Typical questions include:

  • "Why did you choose this research design?"
  • "What alternatives did you consider?"
  • "How did you ensure rigour in your data collection?"
  • "How does your methodological approach affect the generalisability of your findings?"
  • "What would you do differently if you ran this study again?"

These questions require you to justify decisions that felt obvious when you made them — and that justification is harder to articulate out loud than it seems.

Engagement with the literature

Examiners want to know how your work relates to existing research. This includes both what you engaged with and what you chose not to include.

Typical questions include:

  • "How does your work relate to [author or study]?"
  • "Why did you not engage with [area of literature]?"
  • "Where does your work agree or disagree with the current consensus?"
  • "Which of your sources was most influential in shaping your argument?"

Limitations

Every thesis has limitations, and examiners expect you to know yours precisely.
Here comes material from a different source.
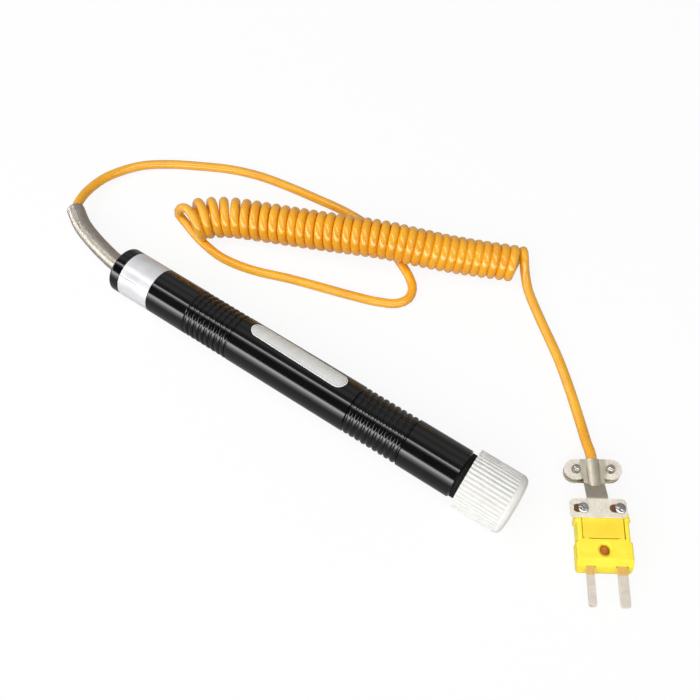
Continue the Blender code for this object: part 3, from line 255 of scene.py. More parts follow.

Being caught out by a limitation you didn't acknowledge is far worse than acknowledging it clearly.

Typical questions include:

  • "What are the main limitations of your study?"
  • "How do those limitations affect the validity of your conclusions?"
  • "If you had more time or resources, what would you have done differently?"

Results and interpretation

Examiners will ask you to explain your findings and discuss how confident you are in your interpretation.

Typical questions include:

  • "Can you summarise your key findings?"
  • "Could your results be interpreted differently?"
  • "How robust are your conclusions to alternative explanations?"
  • "What surprised you most about your findings?"

Originality

PhD theses must make an original contribution. Examiners want to be sure the work is genuinely yours and that you can articulate what is new about it.

Typical questions include:

  • "What is the most original aspect of your research?"
  • "How does your theoretical framing differ from existing approaches?"
  • "What specifically is new in your argument that was not there before?"

Future work

Examiners often end the viva by asking where the research should go next. This rewards genuine intellectual engagement with the field beyond your own thesis.

Typical questions include:

  • "What are the most important next steps for this research?"
  • "If you had three more years, what would you pursue?"
  • "What questions does your thesis leave unanswered?"

Why thesis-specific questions matter

All of the categories above are useful preparation frameworks. The step that most candidates find most valuable is taking those generic question categories and practising them for their specific thesis — out loud, with follow-up questions that respond to what they actually said.

That is what makes spoken practice with a thesis-grounded examiner different from a question list. Defensia grounded questions in your actual thesis — so when the examiner asks about your methodology, it is asking about the methodology you chose, not a generic methodology question.

The goal of preparation is not to memorise answers. It is to know your work well enough that you can explain and defend any part of it in real time — and practising out loud is the most direct route to that.